* [GIVEN PROBLEM]: Take the lines from the one bearing "0), [pinion], feeder)" to the one bearing "points = [vertex.co", inclusive, and reproduce them exactly; include no other line.
### GIVEN DATA ###
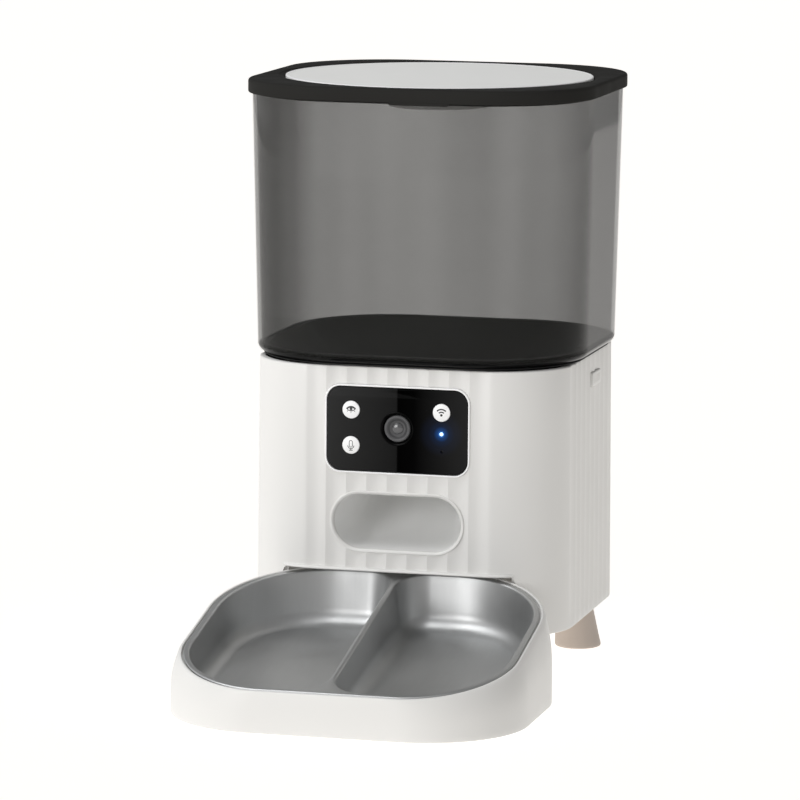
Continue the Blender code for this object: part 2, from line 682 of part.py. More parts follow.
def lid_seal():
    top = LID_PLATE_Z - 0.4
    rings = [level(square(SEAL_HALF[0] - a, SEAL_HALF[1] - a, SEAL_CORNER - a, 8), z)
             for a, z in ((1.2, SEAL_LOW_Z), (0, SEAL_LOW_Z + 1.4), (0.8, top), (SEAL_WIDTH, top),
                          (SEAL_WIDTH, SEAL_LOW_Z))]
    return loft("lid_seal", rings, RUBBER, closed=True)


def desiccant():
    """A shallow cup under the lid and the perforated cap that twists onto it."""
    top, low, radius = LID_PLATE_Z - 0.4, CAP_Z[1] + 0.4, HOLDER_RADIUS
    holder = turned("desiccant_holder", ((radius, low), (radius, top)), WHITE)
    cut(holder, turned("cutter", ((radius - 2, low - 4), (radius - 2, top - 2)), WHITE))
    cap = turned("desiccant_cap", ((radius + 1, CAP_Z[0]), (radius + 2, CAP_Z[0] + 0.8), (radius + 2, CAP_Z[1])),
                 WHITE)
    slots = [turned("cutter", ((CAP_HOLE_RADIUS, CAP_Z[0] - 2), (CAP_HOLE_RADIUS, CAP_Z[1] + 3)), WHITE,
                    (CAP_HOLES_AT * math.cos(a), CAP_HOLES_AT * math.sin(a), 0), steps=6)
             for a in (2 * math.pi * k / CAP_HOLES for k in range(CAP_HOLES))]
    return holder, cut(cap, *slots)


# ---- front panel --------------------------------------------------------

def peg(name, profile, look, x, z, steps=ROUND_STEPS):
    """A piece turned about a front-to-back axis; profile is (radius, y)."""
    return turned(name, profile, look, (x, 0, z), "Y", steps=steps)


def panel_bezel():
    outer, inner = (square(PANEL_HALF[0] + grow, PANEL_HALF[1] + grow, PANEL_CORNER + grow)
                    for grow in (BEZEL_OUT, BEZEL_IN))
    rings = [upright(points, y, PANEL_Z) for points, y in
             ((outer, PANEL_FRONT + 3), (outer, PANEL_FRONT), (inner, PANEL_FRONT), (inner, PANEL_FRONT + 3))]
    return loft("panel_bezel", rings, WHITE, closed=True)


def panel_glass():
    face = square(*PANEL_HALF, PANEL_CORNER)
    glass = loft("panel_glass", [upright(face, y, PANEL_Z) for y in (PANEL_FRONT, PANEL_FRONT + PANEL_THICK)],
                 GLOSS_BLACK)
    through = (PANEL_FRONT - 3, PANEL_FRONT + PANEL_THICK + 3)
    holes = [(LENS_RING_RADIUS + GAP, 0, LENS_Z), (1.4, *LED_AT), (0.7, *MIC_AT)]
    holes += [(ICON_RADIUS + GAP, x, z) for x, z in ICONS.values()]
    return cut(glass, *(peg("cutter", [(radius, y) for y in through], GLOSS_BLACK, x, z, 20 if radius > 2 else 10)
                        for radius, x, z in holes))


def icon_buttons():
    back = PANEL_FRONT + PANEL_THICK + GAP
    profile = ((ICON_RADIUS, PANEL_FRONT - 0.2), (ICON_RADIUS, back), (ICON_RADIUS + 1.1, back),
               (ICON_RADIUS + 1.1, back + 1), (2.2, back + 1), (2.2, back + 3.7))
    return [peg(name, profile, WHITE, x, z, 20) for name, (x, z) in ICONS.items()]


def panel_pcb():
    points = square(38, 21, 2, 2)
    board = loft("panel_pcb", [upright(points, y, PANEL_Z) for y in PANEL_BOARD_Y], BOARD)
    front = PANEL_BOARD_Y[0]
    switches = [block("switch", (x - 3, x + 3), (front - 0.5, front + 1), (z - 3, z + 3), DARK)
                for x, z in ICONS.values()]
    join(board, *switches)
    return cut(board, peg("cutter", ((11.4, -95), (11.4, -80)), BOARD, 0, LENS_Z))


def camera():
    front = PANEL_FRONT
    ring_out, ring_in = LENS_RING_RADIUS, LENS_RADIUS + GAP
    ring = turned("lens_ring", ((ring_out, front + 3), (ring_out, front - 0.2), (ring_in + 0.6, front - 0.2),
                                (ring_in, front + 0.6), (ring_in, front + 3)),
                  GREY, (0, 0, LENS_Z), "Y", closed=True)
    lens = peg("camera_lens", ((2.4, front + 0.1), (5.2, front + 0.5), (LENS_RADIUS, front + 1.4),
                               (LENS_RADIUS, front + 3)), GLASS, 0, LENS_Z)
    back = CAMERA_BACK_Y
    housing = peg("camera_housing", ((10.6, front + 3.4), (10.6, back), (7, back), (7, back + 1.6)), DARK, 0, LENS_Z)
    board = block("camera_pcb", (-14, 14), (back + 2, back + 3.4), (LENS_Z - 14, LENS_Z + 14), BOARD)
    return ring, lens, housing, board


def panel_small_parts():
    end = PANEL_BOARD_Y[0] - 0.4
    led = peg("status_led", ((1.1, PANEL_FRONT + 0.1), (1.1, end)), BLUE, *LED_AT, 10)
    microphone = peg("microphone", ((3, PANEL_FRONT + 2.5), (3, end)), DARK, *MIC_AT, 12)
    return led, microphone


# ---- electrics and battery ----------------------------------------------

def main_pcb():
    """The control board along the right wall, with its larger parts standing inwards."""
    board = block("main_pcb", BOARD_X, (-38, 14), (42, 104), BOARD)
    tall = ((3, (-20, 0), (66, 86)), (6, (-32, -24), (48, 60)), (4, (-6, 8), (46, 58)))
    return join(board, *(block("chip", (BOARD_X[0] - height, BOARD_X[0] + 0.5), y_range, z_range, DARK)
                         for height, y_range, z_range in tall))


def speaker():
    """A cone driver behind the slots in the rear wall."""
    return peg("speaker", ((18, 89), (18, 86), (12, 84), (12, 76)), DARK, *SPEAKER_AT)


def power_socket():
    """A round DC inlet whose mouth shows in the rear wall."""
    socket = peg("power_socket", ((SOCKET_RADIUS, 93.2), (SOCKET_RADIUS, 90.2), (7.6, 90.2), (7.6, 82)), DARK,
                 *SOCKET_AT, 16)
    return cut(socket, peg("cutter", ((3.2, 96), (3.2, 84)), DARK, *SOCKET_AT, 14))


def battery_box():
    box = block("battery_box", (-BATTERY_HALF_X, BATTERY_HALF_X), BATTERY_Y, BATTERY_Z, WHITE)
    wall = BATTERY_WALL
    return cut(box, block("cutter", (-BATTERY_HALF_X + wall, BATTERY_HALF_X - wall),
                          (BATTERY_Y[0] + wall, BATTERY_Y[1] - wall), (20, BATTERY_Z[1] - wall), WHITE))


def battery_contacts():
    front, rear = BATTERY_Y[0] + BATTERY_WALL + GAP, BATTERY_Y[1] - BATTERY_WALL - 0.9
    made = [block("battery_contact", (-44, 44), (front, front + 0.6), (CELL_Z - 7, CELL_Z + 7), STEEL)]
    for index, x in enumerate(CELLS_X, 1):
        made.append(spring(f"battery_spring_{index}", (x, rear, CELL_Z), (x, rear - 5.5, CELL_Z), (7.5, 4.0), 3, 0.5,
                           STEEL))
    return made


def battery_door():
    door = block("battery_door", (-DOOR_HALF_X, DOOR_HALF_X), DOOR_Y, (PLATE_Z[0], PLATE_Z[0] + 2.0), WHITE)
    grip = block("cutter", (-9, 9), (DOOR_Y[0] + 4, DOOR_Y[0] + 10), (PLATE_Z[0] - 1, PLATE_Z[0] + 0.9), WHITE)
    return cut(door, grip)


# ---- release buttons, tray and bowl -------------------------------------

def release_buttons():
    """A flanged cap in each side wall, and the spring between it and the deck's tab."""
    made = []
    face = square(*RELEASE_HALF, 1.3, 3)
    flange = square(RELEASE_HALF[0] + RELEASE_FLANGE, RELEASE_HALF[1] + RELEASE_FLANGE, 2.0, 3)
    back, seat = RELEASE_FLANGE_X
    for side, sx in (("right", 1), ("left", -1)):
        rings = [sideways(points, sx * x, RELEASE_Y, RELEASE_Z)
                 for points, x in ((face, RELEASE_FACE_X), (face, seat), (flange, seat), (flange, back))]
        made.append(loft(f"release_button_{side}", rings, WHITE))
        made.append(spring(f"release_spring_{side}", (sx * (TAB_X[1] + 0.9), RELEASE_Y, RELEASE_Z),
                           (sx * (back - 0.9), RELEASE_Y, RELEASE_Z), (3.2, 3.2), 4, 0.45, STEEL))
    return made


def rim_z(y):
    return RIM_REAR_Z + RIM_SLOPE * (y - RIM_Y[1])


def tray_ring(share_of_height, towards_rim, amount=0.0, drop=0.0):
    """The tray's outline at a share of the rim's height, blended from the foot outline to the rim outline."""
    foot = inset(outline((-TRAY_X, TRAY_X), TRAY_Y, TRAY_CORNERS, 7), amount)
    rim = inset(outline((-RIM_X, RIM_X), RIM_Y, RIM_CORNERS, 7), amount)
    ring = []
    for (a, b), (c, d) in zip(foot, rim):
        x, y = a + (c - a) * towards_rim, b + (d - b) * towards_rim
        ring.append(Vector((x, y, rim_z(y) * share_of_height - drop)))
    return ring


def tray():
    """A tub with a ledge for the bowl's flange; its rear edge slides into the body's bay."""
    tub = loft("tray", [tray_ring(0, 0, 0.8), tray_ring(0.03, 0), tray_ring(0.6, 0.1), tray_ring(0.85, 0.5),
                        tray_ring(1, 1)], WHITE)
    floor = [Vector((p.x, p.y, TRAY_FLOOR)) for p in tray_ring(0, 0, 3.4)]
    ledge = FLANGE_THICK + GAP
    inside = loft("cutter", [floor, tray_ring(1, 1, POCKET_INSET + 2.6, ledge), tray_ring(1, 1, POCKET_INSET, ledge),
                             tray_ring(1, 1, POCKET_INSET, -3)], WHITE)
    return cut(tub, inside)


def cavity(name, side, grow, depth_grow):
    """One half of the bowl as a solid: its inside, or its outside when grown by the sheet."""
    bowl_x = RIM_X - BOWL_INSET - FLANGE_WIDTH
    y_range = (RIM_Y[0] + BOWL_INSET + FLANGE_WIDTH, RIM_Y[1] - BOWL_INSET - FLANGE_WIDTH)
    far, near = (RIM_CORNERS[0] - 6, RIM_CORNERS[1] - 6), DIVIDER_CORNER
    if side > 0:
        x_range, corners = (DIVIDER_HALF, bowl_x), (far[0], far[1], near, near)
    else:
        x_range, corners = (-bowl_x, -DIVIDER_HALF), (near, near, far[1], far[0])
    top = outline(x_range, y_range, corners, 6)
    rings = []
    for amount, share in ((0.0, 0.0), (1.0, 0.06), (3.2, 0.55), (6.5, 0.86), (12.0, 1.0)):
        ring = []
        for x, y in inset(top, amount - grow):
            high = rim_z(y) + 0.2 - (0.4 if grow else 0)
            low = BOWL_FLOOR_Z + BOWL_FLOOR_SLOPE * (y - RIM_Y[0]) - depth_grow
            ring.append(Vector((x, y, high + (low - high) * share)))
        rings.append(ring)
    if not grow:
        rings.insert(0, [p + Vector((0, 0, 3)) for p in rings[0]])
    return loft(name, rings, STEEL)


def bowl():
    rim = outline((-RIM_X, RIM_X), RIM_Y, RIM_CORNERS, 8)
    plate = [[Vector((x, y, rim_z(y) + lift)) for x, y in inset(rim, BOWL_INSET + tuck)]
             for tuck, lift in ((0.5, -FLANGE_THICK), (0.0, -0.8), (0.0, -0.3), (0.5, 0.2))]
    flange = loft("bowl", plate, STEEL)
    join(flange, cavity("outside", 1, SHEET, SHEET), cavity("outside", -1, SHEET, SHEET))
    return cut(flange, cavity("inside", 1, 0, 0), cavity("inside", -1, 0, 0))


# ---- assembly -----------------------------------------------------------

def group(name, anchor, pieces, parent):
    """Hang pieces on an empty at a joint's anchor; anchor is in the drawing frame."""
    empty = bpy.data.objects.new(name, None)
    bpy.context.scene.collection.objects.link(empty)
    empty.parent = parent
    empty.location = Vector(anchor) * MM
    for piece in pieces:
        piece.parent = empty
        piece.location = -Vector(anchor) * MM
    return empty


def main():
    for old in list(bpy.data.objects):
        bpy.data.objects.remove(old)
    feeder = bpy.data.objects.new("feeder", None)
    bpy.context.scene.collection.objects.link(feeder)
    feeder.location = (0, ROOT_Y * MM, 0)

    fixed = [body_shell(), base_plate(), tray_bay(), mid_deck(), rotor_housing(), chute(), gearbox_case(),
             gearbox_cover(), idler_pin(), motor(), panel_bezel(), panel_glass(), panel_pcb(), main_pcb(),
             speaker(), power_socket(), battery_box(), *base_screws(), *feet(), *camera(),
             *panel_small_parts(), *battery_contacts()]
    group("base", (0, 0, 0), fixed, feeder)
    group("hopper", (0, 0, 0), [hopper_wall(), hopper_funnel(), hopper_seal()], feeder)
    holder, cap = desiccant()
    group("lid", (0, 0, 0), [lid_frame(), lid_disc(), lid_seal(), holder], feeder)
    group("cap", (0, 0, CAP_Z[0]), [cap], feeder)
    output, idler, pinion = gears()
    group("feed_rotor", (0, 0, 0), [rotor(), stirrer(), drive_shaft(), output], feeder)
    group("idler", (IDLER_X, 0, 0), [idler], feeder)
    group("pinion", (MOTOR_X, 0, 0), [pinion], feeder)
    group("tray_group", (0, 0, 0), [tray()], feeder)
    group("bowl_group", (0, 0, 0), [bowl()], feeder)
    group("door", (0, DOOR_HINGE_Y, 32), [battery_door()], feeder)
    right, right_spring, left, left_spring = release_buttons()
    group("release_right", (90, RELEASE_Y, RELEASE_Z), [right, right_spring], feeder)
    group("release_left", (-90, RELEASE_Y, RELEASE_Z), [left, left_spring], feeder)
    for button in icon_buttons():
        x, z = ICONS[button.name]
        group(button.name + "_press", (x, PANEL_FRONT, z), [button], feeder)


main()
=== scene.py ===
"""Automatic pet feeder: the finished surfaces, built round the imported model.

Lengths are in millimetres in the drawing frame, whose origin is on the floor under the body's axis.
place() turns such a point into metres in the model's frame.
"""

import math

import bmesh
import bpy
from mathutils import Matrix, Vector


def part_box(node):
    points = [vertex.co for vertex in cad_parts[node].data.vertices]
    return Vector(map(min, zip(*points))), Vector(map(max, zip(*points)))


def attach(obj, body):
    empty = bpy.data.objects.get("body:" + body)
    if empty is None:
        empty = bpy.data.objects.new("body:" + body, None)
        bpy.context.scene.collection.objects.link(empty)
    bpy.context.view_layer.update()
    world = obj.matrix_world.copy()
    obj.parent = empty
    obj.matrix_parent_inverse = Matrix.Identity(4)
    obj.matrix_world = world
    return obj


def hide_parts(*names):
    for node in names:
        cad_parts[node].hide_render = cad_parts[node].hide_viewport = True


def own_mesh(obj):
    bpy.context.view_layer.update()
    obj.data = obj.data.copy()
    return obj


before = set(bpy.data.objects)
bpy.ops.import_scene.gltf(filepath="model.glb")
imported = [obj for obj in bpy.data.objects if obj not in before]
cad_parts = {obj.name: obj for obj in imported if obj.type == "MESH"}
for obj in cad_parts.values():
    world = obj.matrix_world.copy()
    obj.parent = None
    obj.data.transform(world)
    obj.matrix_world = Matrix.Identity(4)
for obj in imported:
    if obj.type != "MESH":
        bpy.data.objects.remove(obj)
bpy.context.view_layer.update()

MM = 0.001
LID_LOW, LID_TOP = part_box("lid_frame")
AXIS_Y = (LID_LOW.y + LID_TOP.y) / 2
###
* [ANSWER TO THE EXERCISE]:
    group("pinion", (MOTOR_X, 0, 0), [pinion], feeder)
    group("tray_group", (0, 0, 0), [tray()], feeder)
    group("bowl_group", (0, 0, 0), [bowl()], feeder)
    group("door", (0, DOOR_HINGE_Y, 32), [battery_door()], feeder)
    right, right_spring, left, left_spring = release_buttons()
    group("release_right", (90, RELEASE_Y, RELEASE_Z), [right, right_spring], feeder)
    group("release_left", (-90, RELEASE_Y, RELEASE_Z), [left, left_spring], feeder)
    for button in icon_buttons():
        x, z = ICONS[button.name]
        group(button.name + "_press", (x, PANEL_FRONT, z), [button], feeder)


main()
=== scene.py ===
"""Automatic pet feeder: the finished surfaces, built round the imported model.

Lengths are in millimetres in the drawing frame, whose origin is on the floor under the body's axis.
place() turns such a point into metres in the model's frame.
"""

import math

import bmesh
import bpy
from mathutils import Matrix, Vector


def part_box(node):
    points = [vertex.co for vertex in cad_parts[node].data.vertices]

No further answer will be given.